Who are the best bus drivers in the world? Those in Guernsey, according to a retired Royal Marines colonel quoted in United Transport Company's news magazine.

Apparently this is not an unusual tribute from visitors to the island; perhaps passengers are impressed by drivers in direct ratio to the poorness of the roads they traverse. I've not travelled by bus in Guernsey, but I used to spend a fair amount of my travelling time (as a passenger) in neighbouring Jersey with my eyes shut.

• Hell runner

John Le Fevre, chief executive of UTO Services, who has just been made a director of United Transport Overseas, is the sort of quiet chap who a hundred years earlier would, I suppose, have been regarded as a Builder of Empire.

At the end of a career with the Colonial Administration Service in East Africa he was landed with what we'd now call a "multi-mode distribution function." In fact what happened was that Rhodesia's UDI left Zambia stranded, and he was the man charged with using road, rail, air and water (lake) transport to get supplies in. He it was who organized the 1000-truck supply operation along what became known as the Hell Run.

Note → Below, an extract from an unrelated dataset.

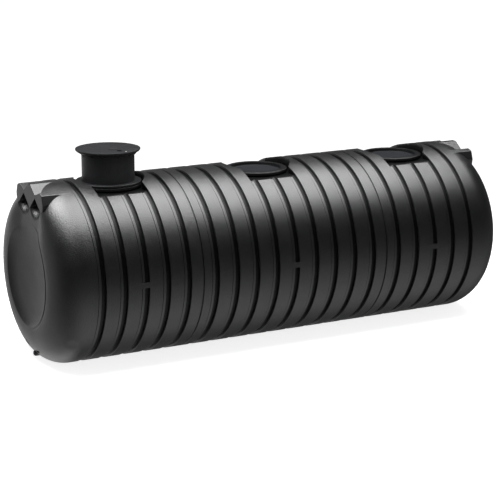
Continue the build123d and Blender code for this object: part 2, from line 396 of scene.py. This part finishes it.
def barrelLength(name, low, high, places, manholeX, seams):
    # The outline goes round the tank's axis. Where a bridge lies, the radius is the crest's, and
    # nothing goes lower than the floor.
    slot = crest - barrel["slotDepth"]
    corners = [(high, barrel["bore"]), (low, barrel["bore"])]
    if "low" in seams:
        corners += [(low, slot), (low + barrel["slotHalf"], slot), (low + barrel["slotHalf"], crest)]
    else:
        corners += [(low, crest)]
    corners += grooveCorners(places).tolist()
    if "high" in seams:
        corners += [(high - barrel["slotHalf"], crest), (high - barrel["slotHalf"], slot), (high, slot)]
    else:
        corners += [(high, crest)]
    corners = np.array(corners)
    atEnd = (corners[:, 0] == low) | (corners[:, 0] == high)
    outline = roundedLoop(corners, np.where(atEnd, 0, barrel["edgeRound"]), barrel["edgeSteps"])

    side = np.pi / 2
    halfBridge = barrel["bridgeHeight"] / 2 / crest
    ramp = barrel["bridgeRamp"] / crest
    extra = np.array([-halfBridge, -halfBridge + ramp, halfBridge - ramp, halfBridge])
    angle = np.linspace(0, 2 * np.pi, barrel["turns"], endpoint=False)
    angle = np.sort(np.concatenate([angle, side + extra, -side + 2 * np.pi + extra]))
    fromSide = np.abs(np.abs(angle - np.pi) - side)
    x = outline[:, 0:1] + 0 * angle
    radius = outline[:, 1:2] + 0 * angle
    half = barrel["grooveWidth"] / 2
    margin = barrel["bridgeMargin"]
    inGroove = (x > manholeX - half - barrel["ledgeWidth"] - margin) & (x < manholeX + half + margin)
    raised = inGroove & (fromSide < halfBridge - ramp / 2)[None] & (radius > barrel["bore"] + margin)
    radius = np.where(raised, crest, radius)
    y = radius * np.sin(angle)
    z = np.maximum(axisHeight + radius * np.cos(angle), 0)
    points = np.stack([x, y, z], axis=2)
    return newPiece(name, points, gridFaces(len(outline), len(angle), True).tolist())


pocket = {"floorDrop": 0.126, "wellRadius": 0.410, "overrun": 0.060, "reach": 0.620, "steps": 24}


def manholePocket(x):
    # Plan of the pocket: a band across the two ribs beside the manhole, and a circle round it.
    left = barrel["pitch"] + barrel["grooveWidth"] / 2 + barrel["ledgeWidth"]
    right = barrel["pitch"] + barrel["grooveWidth"] / 2
    radius = pocket["wellRadius"]
    rightTurn = math.degrees(math.acos(right / radius))
    leftTurn = math.degrees(math.acos(left / radius))
    reach = pocket["reach"]
    plan = np.concatenate([
        [(x + right, -reach)],
        arc((x, 0), radius, -rightTurn, 2 * rightTurn, pocket["steps"]),
        [(x + right, reach), (x - left, reach)],
        arc((x, 0), radius, 180 - leftTurn, 2 * leftTurn, pocket["steps"]),
        [(x - left, -reach)],
    ])
    low = axisHeight + crest - pocket["floorDrop"]
    return upright("manhole_pocket", plan, low, axisHeight + crest + pocket["overrun"])


pitch = barrel["pitch"]
endGrooves = pitch * np.arange(barrel["endGrooves"])
middleGrooves = pitch * np.arange(barrel["middleGrooves"])
lengths = {
    "left": (-endX, -seamX, -endLast + endGrooves, ("high",)),
    "middle": (-seamX, seamX, -middleLast + middleGrooves, ("low", "high")),
    "right": (seamX, endX, endFirst + endGrooves, ("low",)),
}
for side, (low, high, places, seams) in lengths.items():
    piece = barrelLength(side + "_barrel", low, high, places, manholes[side], seams)
    combine(piece, manholePocket(manholes[side]), "DIFFERENCE")
    quarters = [side + "_barrel_" + quarter for quarter in ("crown", "near_flank", "far_flank", "base")]
    # The barrel lengths get the plastic with painted shade in the grooves and the pocket floor.
    finishPiece(piece, ribbedShadedPlastic, quarters)
    print(side, "barrel made:", len(piece.data.polygons), "faces")


# Dished ends with their lifting lugs

end = {
    "shoulderLand": 0.050,
    "shoulderRadius": 0.365,
    "shoulderTurn": 65,
    "browRadius": 0.471,
    "browTurn": 30,
    "rimRound": 0.020,
    "rimTurn": 34,
    "recessRound": 0.300,
    "recessTurn": 29,
    "lineWidth": 0.012,
    "lineDepth": 0.030,
    "facetHalf": 0.260,
    "facetDrop": 0.400,
    "facetSides": 0.30,
    "facetFoot": 0.16,
    "facetBlend": 0.022,
    "facetStart": 0.010,
    "turns": 320,
}
shoulderX = endX + end["shoulderLand"]
growth = end["browRadius"] - end["shoulderRadius"]
shoulderTurn = math.radians(end["shoulderTurn"])
browCentre = np.array([
    shoulderX - growth * math.sin(shoulderTurn),
    crest - end["shoulderRadius"] - growth * math.cos(shoulderTurn),
])
browStop = math.radians(90 - end["shoulderTurn"] - end["browTurn"])
rimReach = end["browRadius"] - end["rimRound"]
rimCentre = browCentre + rimReach * np.array([math.cos(browStop), math.sin(browStop)])
dimple = {"place": (-2.720, -0.794, -0.643), "radius": 0.100, "depth": 0.005}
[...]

Nowadays he is involved with swinging activities like air freight, and it is difficult to picture him as Deputy Commissioner of Madras, after serving for some time with the Indian Police; or, for that matter, as colonel in charge of the Malabar Special Forces Battalion.

What a full and interesting life some people have.

• On ice

Now that trolleybuses have disappeared from the British transport scene a remarkable number of people — including some in high places — seem to he mourning their loss, mainly on environmental grounds. If the pressure for fast, quiet electrics ever over-rides the objections of operational inflexibility there will be a useful preserved pool of these municipal monsters to draw upon.

At Sandtoft, near Doncaster, the Sandtoft transport centre is still the scene of a great deal of activity by groups and individual enthusiasts; and as well as housing a sizeable fleet of varied trolleybuses, its site on a disused airfield is being used for the reconstruction of a working system, with a slowly growing overhead power network.